When Simmons sold the machine to appellees, he knew the material appellees had on hand and out of which they desired to make oak flooring, and while he advised appellees to buy a higher priced regular flooring machine, he told them that the machine he sold them would make merchantable flooring out of appellees' material.

In response to special issues submitted by the court, the jury found that the machine did not turn out hardwood flooring in merchantable quantities and was not reasonably adapted or suited for doing such work; that appellant waived the 30 days' limit upon the *Page 229 return of the machine by appellees and also waived the provision of the contract requiring its return. They further found that the several items of damages claimed by appellees, and which constituted the aggregate amount of damages upon which the judgment is based, were sustained by appellees and were each in the reasonable contemplation of the parties at the time the contract was made as a probable result of the breach of the contract by appellant. In answer to a special issue submitted at request of appellant, the jury found that the machine would not turn out merchantable hardwood flooring, as represented by appellant's agent Simmons, and in answer to special issue submitted by appellee found that the machine was worthless to appellees for the purpose for which it was sold to them. There is sufficient evidence to support each and all of these findings.

Under appropriate assignments of error, appellant presents two propositions, which, in the opinion of the majority of the court, should be sustained and require a reversal of the judgment of the trial court. These propositions are as follows:

"First Proposition. Under fourth and nineteenth assignments of error. A mandatory provision in a sales contract for trial and return in event of breach of warranty furnishes the exclusive remedy and precludes action for damage by reason of the breach.

"Second Proposition. Pertinent to third and twenty-first and twenty-fifth assignment of error. When a written contract purports to include the whole engagement of the parties, specially providing that such writing constitutes the entire agreement and fully expresses the terms thereof, oral proof of a warranty, concering which the writing is silent is not admissible."

We shall consider these questions in inverse order to that in which they are presented.

As before set out by the written contract signed by appellees, they expressly agreed that the contract as written should not "be modified or added to by any agreement not expressly stated therein." This language is plain and unambiguous, and in the absence of any pleading of mistake or fraud appellees must be held bound by their plainly expressed agreement, and will not be permitted to add any conditions or warranties to the contract not expressed therein.
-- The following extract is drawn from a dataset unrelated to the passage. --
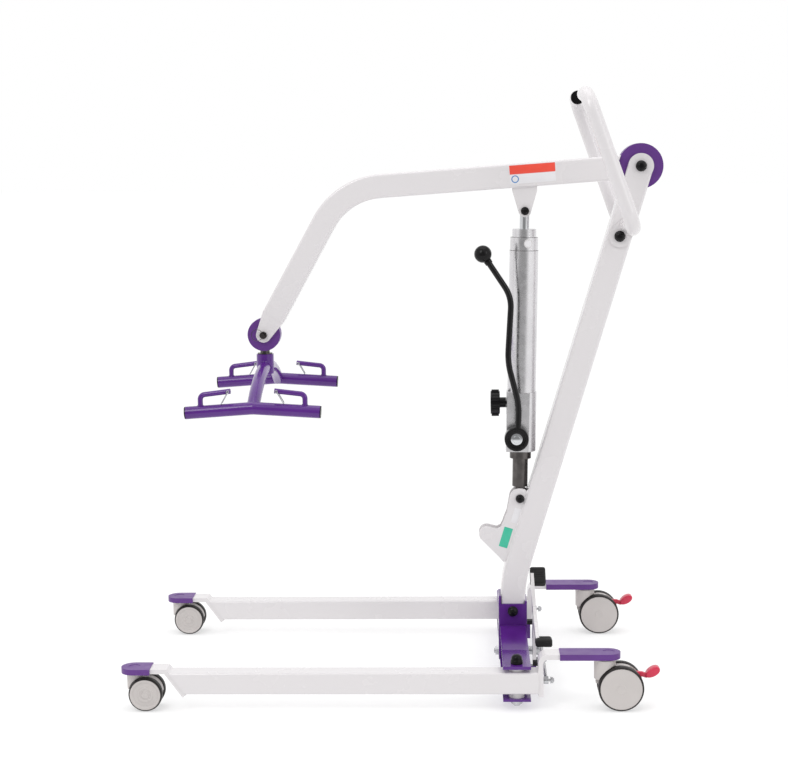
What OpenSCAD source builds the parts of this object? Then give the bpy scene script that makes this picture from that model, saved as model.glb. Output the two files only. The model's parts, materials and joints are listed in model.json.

The contract contains no express warranty of any kind, and appellees can at most only claim the benefit of the warranty which the law implies, that the machine was reasonably fitted to perform the work which appellant knew it was purchased to perform.

By another expressed provision of the contract before set out, appellees agreed that in case they rejected the machine after 30 days' trial they would at once return it to appellant in good order, and that the retention of the machine for a longer time than 30 days should constitute trial and acceptance and would avoid all contracts of warranty, express or implied. This provision of the contract is also plain and unambiguous. We do not think the contract is susceptible of any other construction than that appellant was not to be bound by any representation or warranties not expressed in the written contract, and that if the machine should not do satisfactory work after a trial of 30 days, appellees' only remedy was to rescind the contract by returning the machine. This provision in the contract for trial and return being mandatory, appellees cannot maintain their suit for damages for breach of the alleged warranty. Nunn v. Brillhart (Tex.Com.App.) 242 S.W. 459.

The jury have found on sufficient evidence that appellant waived the return of the machine, but this waiver cannot affect the plain and unequivocal meaning of the contract that appellees are not entitled to recover damages for breach of warranty of the capacity of the machine. By permitting the appellees to keep the machine on trial for a longer time than 30 days appellant did not waive its right to insist that appellees are bound by their agreement not to claim damages for a breach of warranty.

There is no charge of fraud in the petition other than that appellant knew when the contract was entered into that 30 days was not a sufficient time in which to test the capacity of the machine, and that limiting this time to 30 days was in law a fraud upon appellees. It is not alleged that the contract was procured by fraud, and its rescission is not sought on this ground. The suit for damages is based wholly on the alleged breach of warranty of the machine, and appellees' suit to recover the contract price of the machine is resisted on the ground of failure of consideration, in that the machine is worthless to plaintiffs.

The jury having found that the machine is worthless to appellees, they should not be required to pay the purchase price therefor, and that portion of the judgment of the trial court should be affirmed; but we do not think, for the reasons above stated, the judgment in appellees' favor for damages can be sustained, and that portion of the judgment should be reversed and judgment here rendered in favor of appellant.

Reversed and rendered in part; affirmed in part.